Length-Regular & Length-Preserving One-Way Function

The following two definitions can be used to both strong & weak one-way functions.

Length-Regular One-Way function

A one-way function is length-regular if for every $|x_1|=|x_2|$, it holds that $|f(x_1)|=|f(x_2)|$.

Length-Preserving One-Way function

A one-way function is length-preserving if for every $x$, it holds that $|x|=|f(x)|$.

Given a one-way function, we can construct a length-preserving one-way function by the following 2 steps. First given onw-way function $f(\cdot)$, we first construct a length-preserving function $g$ by adding the pad $10^\ast$
$$
g(x)\doteq f(x)10^{p(|x|)-|f(x)|}
$$
Where $p(\cdot)$ is the indicator of how many 0’s we are going to add. Then we transform $g$ to a length-preserving one-way function $g^\prime$.
$$
g^\prime(x^\prime x^”)\doteq g(x^\prime), \quad\text{where } |x^\prime x^”|=p(|x^\prime|)+1
$$
We’ve done. The one-wayness of $g^\prime$ can be also proved by reduction.

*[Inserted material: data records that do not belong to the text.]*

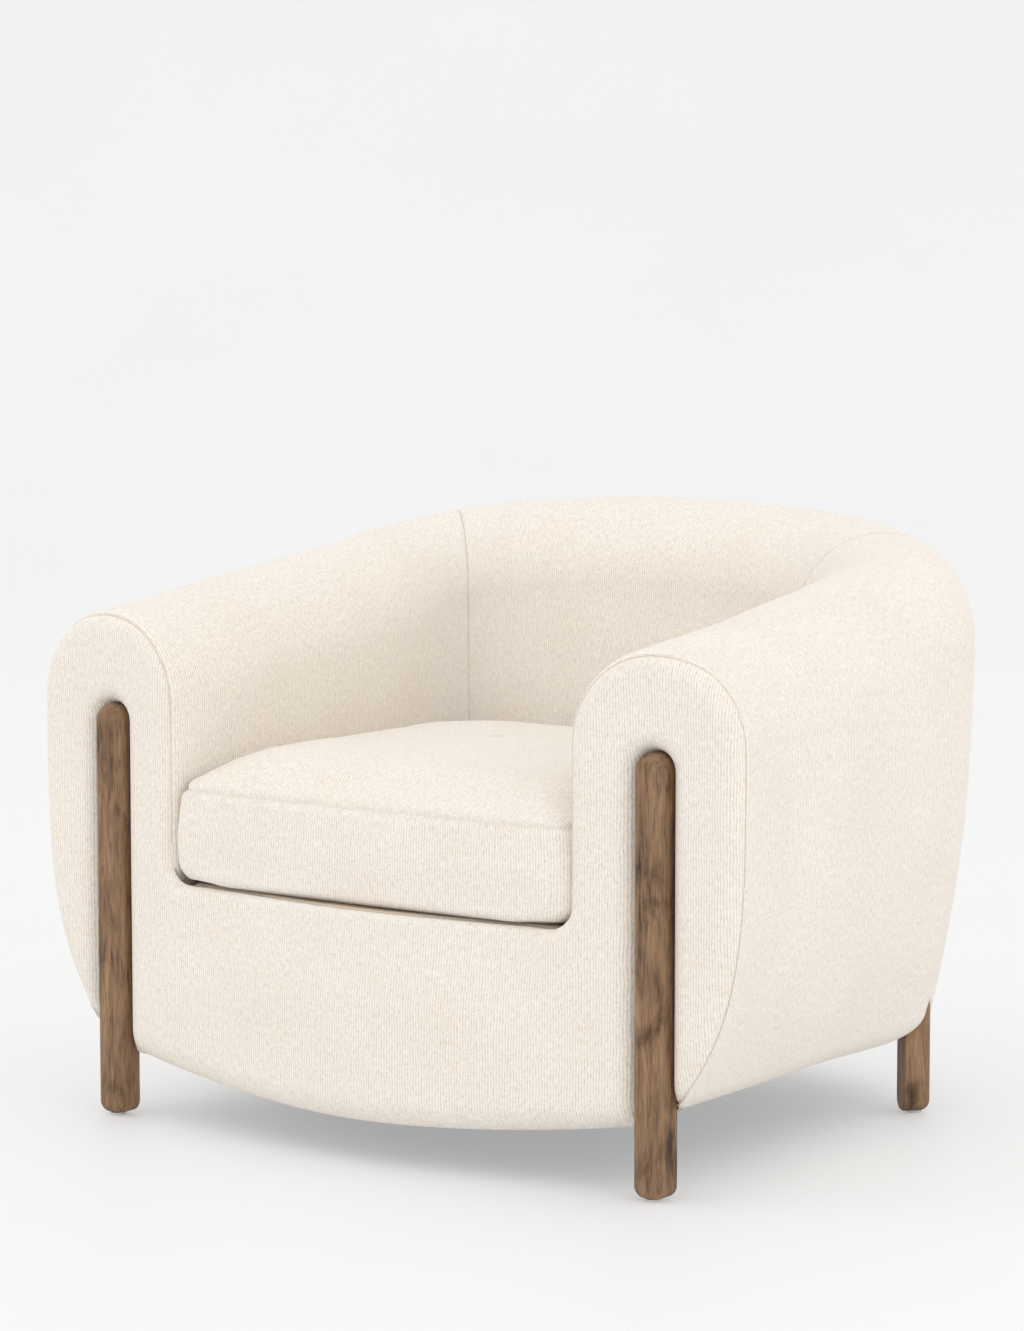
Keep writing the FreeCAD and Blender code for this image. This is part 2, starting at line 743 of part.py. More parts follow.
# ---- zip in the rear boxing -----------------------------------------------------------------
zip_z = cushion_low + cushion_side / 2
zip_face = cushion_back
zip_room = box(-zip_length / 2, zip_length / 2, zip_face - cushion_cover - 1, zip_face + 1,
               zip_z - zip_chain_width / 2 - 1, zip_z + zip_chain_width / 2 + 1)
boxing = boxing.cut(zip_room)
tape_front = zip_face - cushion_cover - inner_gap
tape_low, tape_high = zip_z - zip_tape_width / 2, zip_z + zip_tape_width / 2
tape_room = box(-zip_length / 2 - 8, zip_length / 2 + 8, tape_front - zip_tape_thickness - 0.1,
                zip_face + 1, tape_low - 0.2, tape_high + 0.2)
cushion_wrap_layer = cushion_wrap_layer.cut(tape_room)
zip_tape = box(-zip_length / 2 - 7, zip_length / 2 + 7, tape_front - zip_tape_thickness,
               tape_front, tape_low, tape_high)
teeth = []
tooth_count = int(zip_length / tooth_pitch) - 1
for k in range(tooth_count):
    x = -zip_length / 2 + (k + 1) * tooth_pitch
    teeth.append(box(x - tooth_width / 2, x + tooth_width / 2, tape_front + 0.05, tape_front + 0.05 + zip_chain_thickness,
                     zip_z - zip_chain_width / 2, zip_z + zip_chain_width / 2))
slider_rest = zip_length / 2 - slider_length
slider_low = tape_front + 0.05 + zip_chain_thickness + touch_gap
lug_radius = pull_pin_radius + 1.0
slider = box(slider_rest - slider_length / 2, slider_rest + slider_length / 2, slider_low,
             slider_low + slider_plate, zip_z - slider_width / 2, zip_z + slider_width / 2)
pivot_y = slider_low + slider_plate + pull_pin_radius + 0.9 + inner_gap
pivot = Vector(slider_rest, pivot_y, zip_z - slider_width / 2)
for z in (zip_z - slider_width / 2, zip_z + slider_width / 2 - lug_width):
    lug = Part.makeCylinder(lug_radius, lug_width, Vector(slider_rest, pivot_y, z))
    foot = box(slider_rest - lug_radius, slider_rest + lug_radius, slider_low + 0.5, pivot_y,
               z, z + lug_width)
    slider = slider.fuse(lug).fuse(foot)
slider = slider.fuse(Part.makeCylinder(pull_pin_radius, slider_width, pivot)).removeSplitter()
pull_half = slider_width / 2 - lug_width - inner_gap
pull = Part.makeCylinder(pull_pin_radius + 0.9, 2 * pull_half,
                         Vector(slider_rest, pivot_y, zip_z - pull_half))
blade = box(slider_rest - pull_length, slider_rest, pivot_y - pull_thickness / 2,
            pivot_y + pull_thickness / 2, zip_z - pull_half, zip_z + pull_half)
pull = pull.fuse(blade).cut(Part.makeCylinder(pull_pin_radius + pin_gap, 40,
                                              Vector(slider_rest, pivot_y, zip_z - 20)))

# ---- bolts and nuts that hold the legs ----------------------------------------------------
def leg_bolt(height, grip):
    """Bolt along Y through the board behind a leg, head on the inside."""
    start = Vector(0, leg_depth / 2 - insert_length + 1, height)
    length = grip + insert_length - 1
    shank = Part.makeCylinder(bolt_radius, length, start, Vector(0, 1, 0))
    head = Part.makeCylinder(bolt_head_radius, bolt_head,
                             Vector(0, leg_depth / 2 + grip, height), Vector(0, 1, 0))
    return shank.fuse(head).removeSplitter()


def leg_insert(height):
    """Threaded sleeve let into the flat back face of a leg."""
    start = Vector(0, leg_depth / 2 - insert_length, height)
    sleeve = Part.makeCylinder(insert_radius, insert_length, start, Vector(0, 1, 0))
    bore = Part.makeCylinder(bolt_radius + pin_gap, insert_length + 2, start, Vector(0, 1, 0))
    return sleeve.cut(bore)


def drill(shape, heights, radius, length, seat):
    for height in heights:
        start = Vector(0, leg_depth / 2 - insert_length, height)
        shape = shape.cut(seat(Part.makeCylinder(radius, length, start, Vector(0, 1, 0))))
    return shape


def in_place(shape):
    """A leg is drilled before it is set under the chair."""
    return shape


bolts = []
inserts = []
front_grip = touch_gap + board + touch_gap
rear_grip = touch_gap + rear_post_size + touch_gap
for heights, grip, seat in ((front_bolt_heights, front_grip, at_front_leg),
                            (rear_bolt_heights, rear_grip, at_rear_leg)):
    for height in heights:
        bolts.append(seat(leg_bolt(height, grip)))
        inserts.append(seat(leg_insert(height)))
bolts += [mirror(b) for b in bolts]
inserts += [mirror(n) for n in inserts]

front_leg = drill(make_leg(front_leg_top), front_bolt_heights, insert_radius + pin_gap,
                  insert_length + 5, in_place)
rear_leg = drill(make_leg(rear_leg_top), rear_bolt_heights, insert_radius + pin_gap,
                 insert_length + 5, in_place)
through = insert_length + 2 * rear_post_size
arm_post = drill(arm_post, front_bolt_heights, bolt_radius + pin_gap, through, at_front_leg)
rear_post = drill(rear_post, rear_bolt_heights, bolt_radius + pin_gap, through, at_rear_leg)
head_room = bolt_head_radius + 1.0
for height in rear_bolt_heights:
    start = Vector(0, leg_depth / 2 + rear_grip, height)
    room = at_rear_leg(Part.makeCylinder(head_room, bolt_head + 6, start, Vector(0, 1, 0)))
    side_rail = side_rail.cut(room)
    start = Vector(0, leg_depth / 2, height)
    shank_room = at_rear_leg(Part.makeCylinder(bolt_radius + pin_gap, rear_grip, start,
                                               Vector(0, 1, 0)))
    side_rail = side_rail.cut(shank_room)
    arm_pad = arm_pad.cut(shank_room)
    back_rail = back_rail.cut(room).cut(mirror(room))
    blocks = [b.cut(room).cut(mirror(room)) for b in blocks]

# ---- write the parts -------------------------------------------------------------------------
save_pair("leg_front", at_front_leg(front_leg))
save_pair("leg_rear", at_rear_leg(rear_leg))
save_pair("glide_front", at_front_leg(make_glide()))
save_pair("glide_rear", at_rear_leg(make_glide()))
save_pair("arm_post", arm_post)
save_pair("rear_post", rear_post)
save_pair("side_rail", side_rail)
save_pair("arm_upright", arm_upright)
save_pair("arm_top_rail", arm_top_rail)
save("back_top_rail", back_top_rail)
save("front_rail", front_rail)
save("back_rail", back_rail)
save("back_uprights", Part.makeCompound(uprights))
save("corner_blocks", Part.makeCompound(blocks))
save("leg_bolts", Part.makeCompound(bolts))
save("leg_inserts", Part.makeCompound(inserts))
save("seat_springs", Part.makeCompound(springs))
save("spring_clips", Part.makeCompound(clips))
save("spring_ties", Part.makeCompound(ties))
save("deck_insulator", insulator)
save("deck_pad", deck_pad)
save("deck_cover", deck_cover)
save("dust_cover", dust_cover)
save("front_pad", front_pad)
save("front_cover", front_cover)
save_pair("arm_pad", arm_pad)
save_pair("arm_cover", arm_cover)
save("back_pad", back_pad)
save("back_cover", back_cover)
save("cushion_core", cushion_core)
save("cushion_wrap", cushion_wrap_layer)
save("cushion_top_panel", cushion_top)
save("cushion_bottom_panel", cushion_bottom)
save("cushion_boxing", boxing)
save("zip_tape", zip_tape)
save("zip_teeth", Part.makeCompound(teeth))
save("zip_slider", slider)
save("zip_pull", pull)
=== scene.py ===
import json
import math

import bmesh
import bpy
import numpy as np
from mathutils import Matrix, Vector, kdtree


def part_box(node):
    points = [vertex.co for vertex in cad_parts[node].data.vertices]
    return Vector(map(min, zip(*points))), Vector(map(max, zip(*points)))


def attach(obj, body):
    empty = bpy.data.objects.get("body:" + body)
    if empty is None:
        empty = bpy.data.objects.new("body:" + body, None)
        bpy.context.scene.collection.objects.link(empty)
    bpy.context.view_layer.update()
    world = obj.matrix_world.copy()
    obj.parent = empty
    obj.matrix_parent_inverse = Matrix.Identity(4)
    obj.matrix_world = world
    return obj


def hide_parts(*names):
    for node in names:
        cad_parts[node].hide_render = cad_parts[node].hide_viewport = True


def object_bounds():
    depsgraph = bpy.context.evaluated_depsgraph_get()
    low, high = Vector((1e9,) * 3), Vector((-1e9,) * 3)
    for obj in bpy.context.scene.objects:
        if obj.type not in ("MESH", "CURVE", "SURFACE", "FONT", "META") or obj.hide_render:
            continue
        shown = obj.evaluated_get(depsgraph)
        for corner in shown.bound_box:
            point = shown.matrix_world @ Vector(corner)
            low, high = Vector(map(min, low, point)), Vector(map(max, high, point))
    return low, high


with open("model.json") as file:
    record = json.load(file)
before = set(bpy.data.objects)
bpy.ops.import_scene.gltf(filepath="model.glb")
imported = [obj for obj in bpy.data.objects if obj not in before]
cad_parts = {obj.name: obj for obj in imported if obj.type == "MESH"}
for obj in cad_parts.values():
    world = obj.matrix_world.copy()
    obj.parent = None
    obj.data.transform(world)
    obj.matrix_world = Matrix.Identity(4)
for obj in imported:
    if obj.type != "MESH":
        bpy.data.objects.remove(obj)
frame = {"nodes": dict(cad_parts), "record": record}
CAD_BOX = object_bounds()

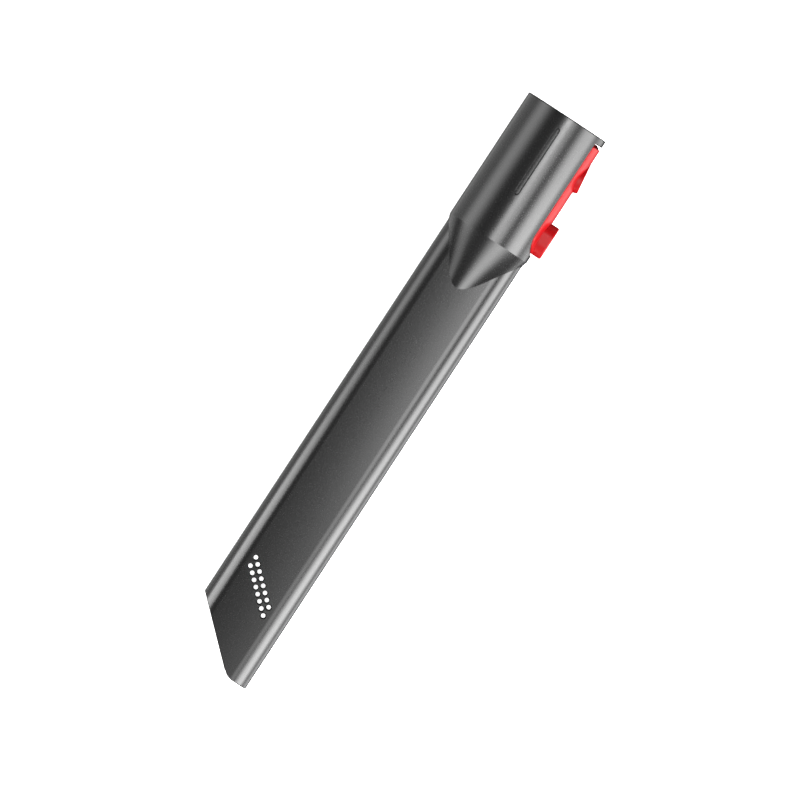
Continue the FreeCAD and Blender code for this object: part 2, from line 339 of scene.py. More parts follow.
def posed(place: np.ndarray, axes: np.ndarray) -> Matrix:
    """The matrix that puts an object at a place, with its axes as these rows."""
    return Matrix.Translation(Vector(place)) @ Matrix(axes.T.tolist()).to_4x4()


@dataclass
class Skin:
    """The surface of one piece, gathered patch by patch, with the true normal at every point."""

    points: list[np.ndarray] = field(default_factory=list)
    normals: list[np.ndarray] = field(default_factory=list)
    faces: list[np.ndarray] = field(default_factory=list)
    size: int = 0

    def add(self, points: np.ndarray, normals: np.ndarray, faces: np.ndarray) -> None:
        """Add a patch.

        Args:
            points: rows of points.
            normals: the outward normal at each.
            faces: rows of three or four point numbers.
        """
        points = np.asarray(points, float).reshape(-1, 3)
        self.points.append(points)
        self.normals.append(np.asarray(normals, float).reshape(-1, 3))
        self.faces.append(np.asarray(faces, int) + self.size)
        self.size += len(points)

    def grid(self, points: np.ndarray, normals: np.ndarray, closed: bool = False) -> None:
        """Add a patch of quads.

        Args:
            points: rows by columns of points.
            normals: the outward normal at each.
            closed: whether the last column joins the first.
        """
        points, normals = np.asarray(points, float), np.asarray(normals, float)
        rows, columns = points.shape[:2]
        row = np.arange(rows - 1)[:, None] * columns
        here = np.arange(columns if closed else columns - 1)[None, :]
        there = (here + 1) % columns
        faces = np.stack([row + here, row + there, row + columns + there, row + columns + here], -1)
        self.add(points, normals, faces.reshape(-1, 4))

    def made(self, name: str, material: bpy.types.Material) -> bpy.types.Object:
        """Turn the patches into a Blender object on the floor.

        Args:
            name: the piece's name.
            material: its finish.

        Returns:
            The object, which isn't on a body yet.
        """
        points, normals = np.vstack(self.points), np.vstack(self.normals)
        normals = normals / np.linalg.norm(normals, axis=1, keepdims=True)
        faces: list[list[int]] = []
        for block in self.faces:
            corner = points[block]
            across = np.cross(corner[:, 2] - corner[:, 0], corner[:, -1] - corner[:, 1])
            inward = np.einsum("ij,ij->i", across, normals[block].sum(1)) < 0
            block = np.where(inward[:, None], block[:, ::-1], block)
            faces += block[np.linalg.norm(across, axis=1) > SLIVER].tolist()
        mesh = bpy.data.meshes.new(name)
        mesh.from_pydata(AXES.laid(points).tolist(), [], faces)
        mesh.shade_smooth()
        mesh.normals_split_custom_set_from_vertices(AXES.turned(normals).tolist())
        mesh.materials.append(material)
        return new_object(name, mesh)


def inside(outline: np.ndarray, points: np.ndarray) -> np.ndarray:
    """Tell which points of a plan lie inside an outline.

    Args:
        outline: the outline's corners in turn.
        points: rows of plan points.

    Returns:
        One truth value a point.
    """
    start, end = outline, np.roll(outline, -1, axis=0)
    above = start[None, :, 1] > points[:, None, 1]
    crossing = above != (end[None, :, 1] > points[:, None, 1])
    rise = np.where(end[:, 1] == start[:, 1], 1.0, end[:, 1] - start[:, 1])
    reach = start[:, 0] + (points[:, None, 1] - start[:, 1]) * (end[:, 0] - start[:, 0]) / rise
    return (crossing & (points[:, None, 0] < reach)).sum(1) % 2 == 1


def clearance(loops: Sequence[np.ndarray], points: np.ndarray) -> np.ndarray:
    """Measure how far points of a plan lie from the nearest of some outlines.

    Args:
        loops: the outlines.
        points: rows of plan points.

    Returns:
        One distance a point.
    """
    start = np.vstack(loops)
    run = np.vstack([np.roll(loop, -1, axis=0) for loop in loops]) - start
    away = points[:, None] - start[None]
    share = np.clip((away * run).sum(-1) / np.maximum((run * run).sum(-1), 1e-12), 0, 1)
    return np.linalg.norm(away - share[..., None] * run, axis=-1).min(1)


def filled(outline: np.ndarray, holes: Sequence[np.ndarray], step: float) -> tuple[np.ndarray, np.ndarray]:
    """Cover a plan area with triangles.

    Args:
        outline: the area's outline.
        holes: outlines that stay open.
        step: the spacing of the points inside.

    Returns:
        The plan points and the triangles on them.
    """
    low, high = outline.min(0), outline.max(0)
    columns, rows = np.meshgrid(np.arange(low[0], high[0], step), np.arange(low[1], high[1], step))
    columns = columns + (np.arange(rows.shape[0]) % 2)[:, None] * step / 2
    grid = np.stack([columns.ravel(), rows.ravel()], 1)
    grid = grid[inside(outline, grid)]
    loops = [outline, *holes]
    grid = grid[clearance(loops, grid) > FREE_SHARE * step]
    edges, count = [], 0
    for loop in loops:
        edges += [(count + k, count + (k + 1) % len(loop)) for k in range(len(loop))]
        count += len(loop)
    corners = [Vector(p) for p in np.vstack([*loops, grid])]
    made, _, triangles, *_ = delaunay_2d_cdt(corners, edges, [], 0, 1e-6)
    plan, triangles = np.array(made), np.array(triangles)
    middle = plan[triangles].mean(1)
    keep = inside(outline, middle)
    for hole in holes:
        keep &= ~inside(hole, middle)
    return plan, triangles[keep]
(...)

But the previous technique might not preserving the 1-1 of a one-way function, as for 1-1 one-way fucntion $f$, the first step do construct a 1-1 length-regular one-way function. But the second step break the 1-1 attribute.

Non-uniformly One-Way Function

$\mathbf{BPP}\subseteq \mathbf{P}_{/\text{poly}}$ as we known, a one-way function might still be invert efficiently by an non-uniform algorithm. If we design cryptosystem based on one-way function, it might still be analysis by using non-uniform algorithms. How strong are you going to define cryptosystem? It’s up to you. You might still define security means can’t be efficiently analized by quantum computers…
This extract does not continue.